Today: How to measure variation.

Consider some closely related words: variable, variation, vary, various, variety, variant. The root is vari.

Our preferred way to measure the amount of variation numerically: the variance, a single number, always positive.

  1. Variance always involves a single variable; it is about the variation in that variable.
  2. Calculate the variance is with var() within summarize() r DF |> summarize(NM = var(VAR))
  3. A good way to conceptualize the variance is as the average squared pairwise difference between values
  4. The units of the variance are the square of the units of the variable.
  5. Why square the pairwise differences? It’s a convention. Experience has shown this convention simplifies many operations we do with models. Underlying mathematics: Pythagorean theorem and formula for bell-shaped curve.
  6. Often people talk about the “standard deviation.” This is merely the square-root of the variance. But the variance is more fundamental mathematically. Using standard deviations introduces square roots in many calculations that don’t need to be there if we use variance.

Activity

Administration

  1. Use “300Z Section” under Teams.
  2. Clone the Z-section project on posit.cloud. We’ll use this project for the rest of the semester.
  3. There will be a “worksheet” almost every day.
    • The worksheet is in the form of an Rmd file.
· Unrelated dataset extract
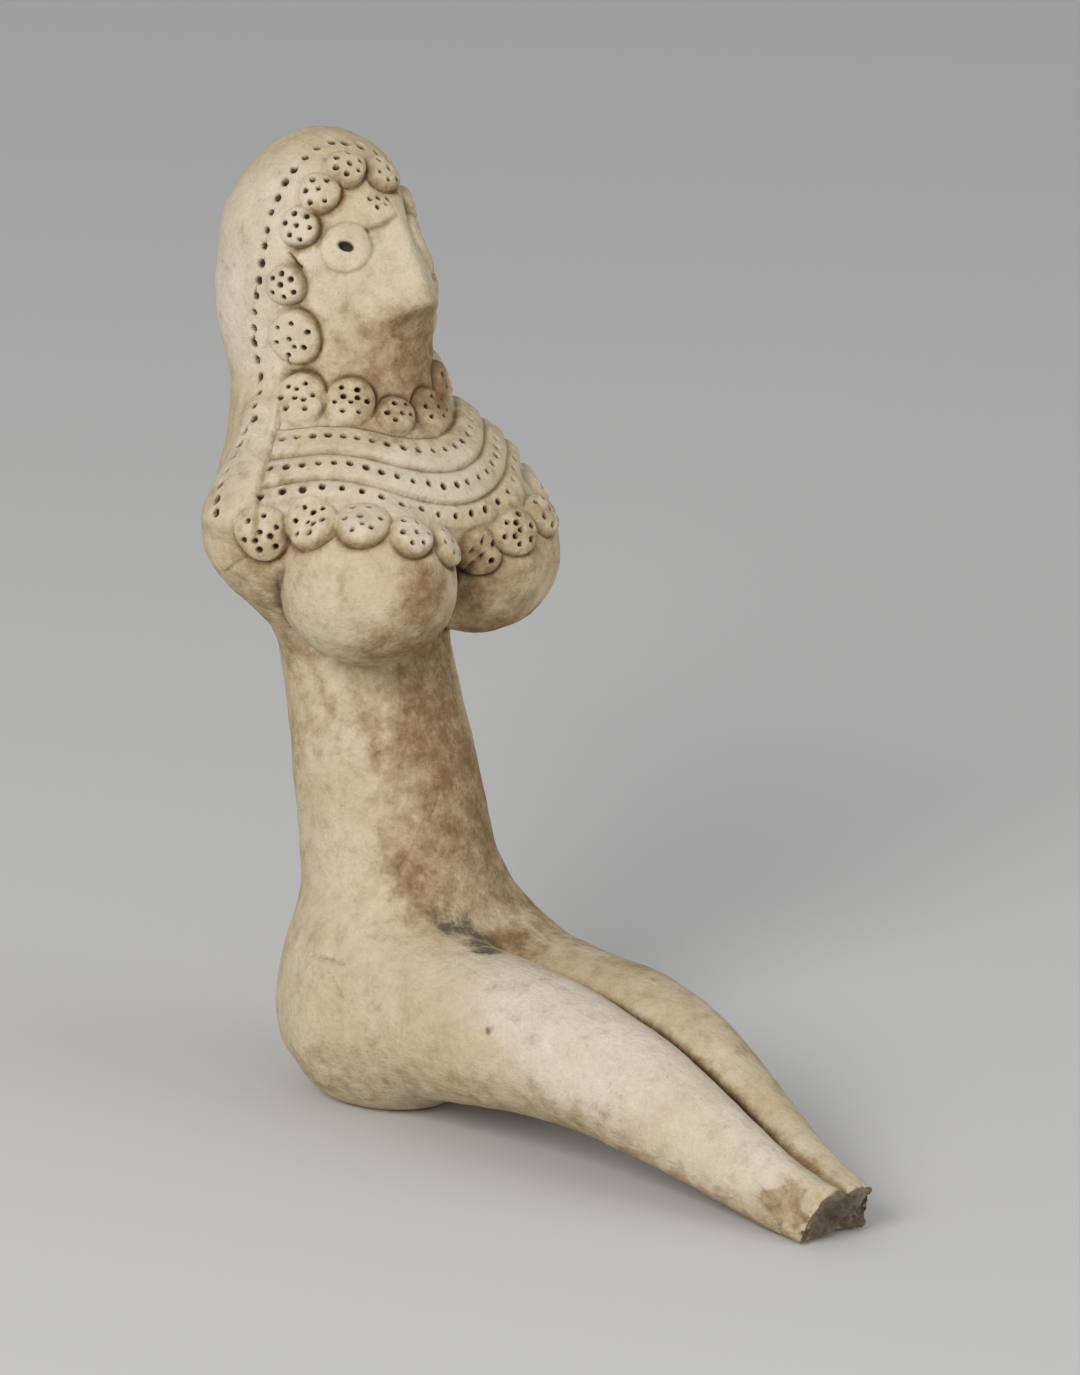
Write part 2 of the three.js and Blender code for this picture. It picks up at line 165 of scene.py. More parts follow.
def merged(a, b, width):
    """Lower of two distances, with a parabola rounding the corner over the given width."""
    h = np.clip(0.5 + 0.5 * (b - a) / width, 0, 1)
    return b + (a - b) * h - width * h * (1 - h)


def trimmed(a, b, width):
    """Higher of two distances, rounded in the same way."""
    return -merged(-a, -b, width)


def ellipsoid(p, middle, radii, lean=0.0, tip=0.0, turn=0.0):
    """Distance from an ellipsoid leant about X, tipped about Y and turned about Z by degrees:
    k (k - 1) / g, where k is the point's length in radii and g that length's slope."""
    a, b, c = np.radians((lean, tip, turn))
    about_x = np.array([[1, 0, 0], [0, np.cos(a), -np.sin(a)], [0, np.sin(a), np.cos(a)]])
    about_y = np.array([[np.cos(b), 0, np.sin(b)], [0, 1, 0], [-np.sin(b), 0, np.cos(b)]])
    about_z = np.array([[np.cos(c), -np.sin(c), 0], [np.sin(c), np.cos(c), 0], [0, 0, 1]])
    q = (p - np.array(middle)) @ (about_z @ about_y @ about_x) / np.array(radii)
    k = np.linalg.norm(q, axis=-1)
    return k * (k - 1) / np.maximum(np.linalg.norm(q / np.array(radii), axis=-1), 1e-9)


def rod(p, start, end, start_radius, end_radius):
    """Distance from a tapered rod with round ends."""
    a = np.array(start, float)
    along = np.array(end, float) - a
    t = np.clip((p - a) @ along / (along @ along), 0, 1)
    away = np.linalg.norm(p - a - t[..., None] * along, axis=-1)
    return away - (start_radius + (end_radius - start_radius) * t)


def oval(across, up, half_width, half_height):
    """Distance from an oval section: its length in radii less 1, in the smaller radius."""
    share = np.hypot(across / half_width, up / half_height)
    return (share - 1) * np.minimum(half_width, half_height)


def trunk(p):
    """Oval rings whose middle and radii are read from the table at each height, with rounded
    ends."""
    z = p[..., 2]
    x, y, wide, deep = (read(TRUNK, i, z) for i in (1, 2, 3, 4))
    side = oval(p[..., 0] - x, p[..., 1] - y, wide, deep)
    side = trimmed(side, TRUNK_ENDS[0] - z, TRUNK_END_ROUND)
    return trimmed(side, z - TRUNK_ENDS[1], TRUNK_END_ROUND)


def leg(p, hand):
    """Oval rings read from the table at each distance ahead, for the right leg (hand -1) or the
    left one (hand 1), with exp(-(distance / length)^2) for the sunken thigh."""
    ahead = -p[..., 1]
    rise, out, wide, high = (read(LEG, i, ahead) for i in (1, 2, 3, 4))
    slim = 1
    if hand > 0:
        slim = 1 - FAR_LEG_SLIMMING * np.clip(ahead - FAR_SLIM_START, 0, FAR_SLIM_LENGTH)
        sink = FAR_THIGH_SINK * np.exp(-((ahead - FAR_THIGH_MIDDLE) / FAR_THIGH_LENGTH) ** 2)
        rise, high = rise - sink / 2, high - sink / 2
    drift = FOOT_DRIFT * smooth(*DRIFT_SPAN, ahead)
    shift, widening = FOOT_SHIFTS[hand]
    across = p[..., 0] - hand * slim * out + shift * drift
    ring = oval(across, p[..., 2] - rise, slim * wide + widening * drift, slim * high)
    return trimmed(ring, LEG_START - ahead, LEG_START_ROUND)


# The nose is a beak pinched up from the face: two flanks meet at a ridge over an undercut

NOSE_X = 2.0
RIDGE_TOP = (11.2, 101.2)  # y and height
NOSE_TIP = (5.0, 92.0)
RIDGE_SLOPE = (RIDGE_TOP[0] - NOSE_TIP[0]) / (RIDGE_TOP[1] - NOSE_TIP[1])
RIDGE_BLUNTNESS = 0.5
NOSE_FLANK = 0.92
NOSE_UNDERCUT = 0.80
UNDERCUT_FLANK = 0.35
UNDERCUT_LENGTH = 1.33  # of its plane's slope
BROW_SLANT = 0.2
BROW_LENGTH = 1.02  # of its plane's slope
NOSE_HALF_WIDTH = 5.4
NOSE_BACK = 17  # y, within the head
FAR_CHEEK_SLOPE = 1.08
FAR_CHEEK_STEP = 0.6
FAR_CHEEK_TOP = 100.5  # height above which it runs out
FAR_CHEEK_FADE = 0.9


def ridge(z):
    """How far back the nose's ridge is at each height."""
    return NOSE_TIP[0] + RIDGE_SLOPE * (z - NOSE_TIP[1])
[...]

To access it, go into the Z-section project and give a command like this: get_lesson_worksheet(19) or whatever the lesson number is.
    • An effective way to prepare for a class is to look at the worksheet before class. Just read it and take note of what doesn’t make sense to you. That way you can be attentive to those things in class.
    • Complete the worksheet after class.
    • Come with unresolved questions about the worksheet for the next class or for EI.
  4. Most days there will also be a group activity.
  5. There will be a couple of problem sets that will be graded.
  6. There will be one GR about half-way through the rest of the semester. And a final GR.